Now instead of initialising your dataloaders like so:

dls = dsets.dataloaders(..., dl_type = SortedDL)

You pass your list of text_lens to res as part of specifying your SortedDL

dls = dsets.dataloaders(..., dl_type=partial(SortedDL, res=text_lens)

Note: text_lens should only be the lengths of your training dataset, keep reading for validation set speedup.

Faster again, Validation set speedup

Now the above offers a speed up by avoiding iterating over the training set, but res doesn’t help us when it comes to the validation set, the init will still iterate over all elements of the validation set.

Using dl_kwargs
We pass in a val_res list via dl_kwargs. val_res is just a list of the text lengths in our validation dataset. To make this work we also have to modify the new function in SortedDL like so:

def new_srtd_dl(self, dataset=None, **kwargs):
    if kwargs['val_res'] is not None: res = kwargs['val_res']
    else: res = self.res if dataset is None else None
    return TfmdDL.new(self, dataset=dataset, res=res, **kwargs)

# replace new method in SortedDL
SortedDL.new = new_srtd_dl 

# Pass res to SortedDL for our training dataset text lengths 
srtd_dl=partial(SortedDL, res = text_lens)

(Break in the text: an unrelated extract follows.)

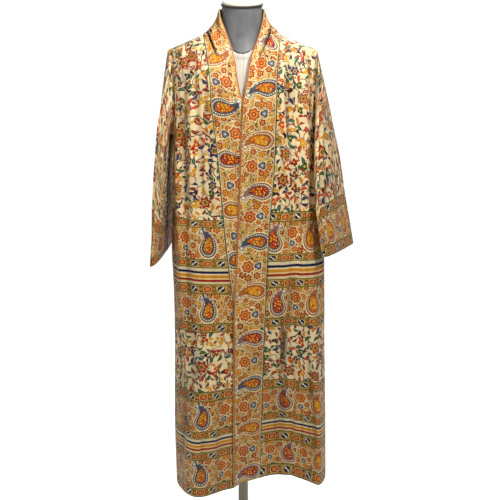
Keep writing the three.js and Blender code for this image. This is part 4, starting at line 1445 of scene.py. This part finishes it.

# Pass val_res to dl_kwargs for our validation dataset text lengths
dl_kwargs = [{},{'val_res': val_text_lens}]

# init our Datasets 
dsets = Datasets(...)   

# init our Dataloaders
dls = dsets.dataloaders(...,dl_type = srtd_dl, dl_kwargs = dl_kwargs)

Now, with a text dataset of 160,000 samples the below will bring the init time down from 96s to less than 1s!

Pull Requests

I added couple of PRs here, happy for any comments

SortedDL documentation update only, PR #419

SortedDL modification of SortedDL.new for val_res and doc update, PR #420

riven314 · July 9, 2020, 1:33pm

excellent hack and explanation!